■ **EXERCISE DETAILS**:
In the listing below, locate the line containing "Turn this picture" and the line containing "lip_r = 3.2; // [2:0.1:3.4]". Output both of them and every line between, exactly as written, and nothing more.

☆ ☆ ☆ ☆ ☆ ☆ ☆

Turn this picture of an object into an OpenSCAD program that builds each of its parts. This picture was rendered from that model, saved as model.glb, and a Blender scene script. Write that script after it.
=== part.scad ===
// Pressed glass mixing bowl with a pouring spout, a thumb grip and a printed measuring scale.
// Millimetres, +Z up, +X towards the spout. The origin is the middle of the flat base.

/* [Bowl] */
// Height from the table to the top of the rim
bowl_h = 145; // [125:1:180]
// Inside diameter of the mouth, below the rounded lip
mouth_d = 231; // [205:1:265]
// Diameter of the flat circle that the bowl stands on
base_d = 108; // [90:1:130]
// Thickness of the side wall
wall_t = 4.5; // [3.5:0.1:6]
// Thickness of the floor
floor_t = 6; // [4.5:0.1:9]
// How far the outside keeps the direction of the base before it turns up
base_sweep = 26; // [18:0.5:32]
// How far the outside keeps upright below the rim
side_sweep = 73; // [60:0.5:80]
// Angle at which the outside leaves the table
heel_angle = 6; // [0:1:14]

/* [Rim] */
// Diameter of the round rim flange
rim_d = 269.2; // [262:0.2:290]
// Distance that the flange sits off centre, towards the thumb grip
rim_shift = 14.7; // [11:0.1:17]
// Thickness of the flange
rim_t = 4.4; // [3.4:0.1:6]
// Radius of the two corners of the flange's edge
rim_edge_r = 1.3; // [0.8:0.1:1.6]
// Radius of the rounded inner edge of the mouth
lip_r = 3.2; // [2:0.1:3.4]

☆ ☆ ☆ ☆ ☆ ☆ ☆

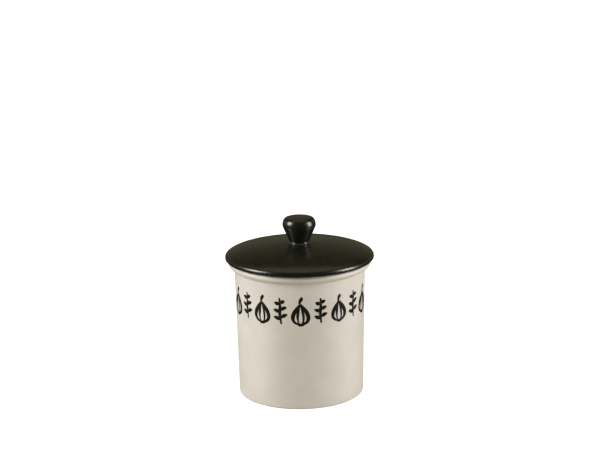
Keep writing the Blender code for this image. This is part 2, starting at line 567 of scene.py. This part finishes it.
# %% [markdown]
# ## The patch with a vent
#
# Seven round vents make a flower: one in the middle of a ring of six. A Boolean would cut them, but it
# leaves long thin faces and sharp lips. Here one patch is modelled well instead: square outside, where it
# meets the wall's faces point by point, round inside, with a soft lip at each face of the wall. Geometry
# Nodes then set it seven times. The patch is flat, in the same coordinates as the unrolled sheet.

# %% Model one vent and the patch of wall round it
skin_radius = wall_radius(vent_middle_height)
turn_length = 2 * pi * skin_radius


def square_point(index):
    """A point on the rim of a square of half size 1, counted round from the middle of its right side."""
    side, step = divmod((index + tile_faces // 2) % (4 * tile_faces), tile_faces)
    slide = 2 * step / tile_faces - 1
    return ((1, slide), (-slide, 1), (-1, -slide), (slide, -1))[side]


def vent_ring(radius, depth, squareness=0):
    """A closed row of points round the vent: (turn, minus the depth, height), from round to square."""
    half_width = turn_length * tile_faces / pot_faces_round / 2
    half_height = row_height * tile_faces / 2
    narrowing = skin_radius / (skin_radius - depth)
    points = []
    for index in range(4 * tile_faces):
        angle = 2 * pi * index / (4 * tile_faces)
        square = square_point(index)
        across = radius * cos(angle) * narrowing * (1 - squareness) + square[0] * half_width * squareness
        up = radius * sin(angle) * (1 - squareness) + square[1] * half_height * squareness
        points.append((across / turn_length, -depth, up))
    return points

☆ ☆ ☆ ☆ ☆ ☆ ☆

■ **WRITTEN REPLY**:
Turn this picture of an object into an OpenSCAD program that builds each of its parts. This picture was rendered from that model, saved as model.glb, and a Blender scene script. Write that script after it.
=== part.scad ===
// Pressed glass mixing bowl with a pouring spout, a thumb grip and a printed measuring scale.
// Millimetres, +Z up, +X towards the spout. The origin is the middle of the flat base.

/* [Bowl] */
// Height from the table to the top of the rim
bowl_h = 145; // [125:1:180]
// Inside diameter of the mouth, below the rounded lip
mouth_d = 231; // [205:1:265]
// Diameter of the flat circle that the bowl stands on
base_d = 108; // [90:1:130]
// Thickness of the side wall
wall_t = 4.5; // [3.5:0.1:6]
// Thickness of the floor
floor_t = 6; // [4.5:0.1:9]
// How far the outside keeps the direction of the base before it turns up
base_sweep = 26; // [18:0.5:32]
// How far the outside keeps upright below the rim
side_sweep = 73; // [60:0.5:80]
// Angle at which the outside leaves the table
heel_angle = 6; // [0:1:14]

/* [Rim] */
// Diameter of the round rim flange
rim_d = 269.2; // [262:0.2:290]
// Distance that the flange sits off centre, towards the thumb grip
rim_shift = 14.7; // [11:0.1:17]
// Thickness of the flange
rim_t = 4.4; // [3.4:0.1:6]
// Radius of the two corners of the flange's edge
rim_edge_r = 1.3; // [0.8:0.1:1.6]
// Radius of the rounded inner edge of the mouth
lip_r = 3.2; // [2:0.1:3.4]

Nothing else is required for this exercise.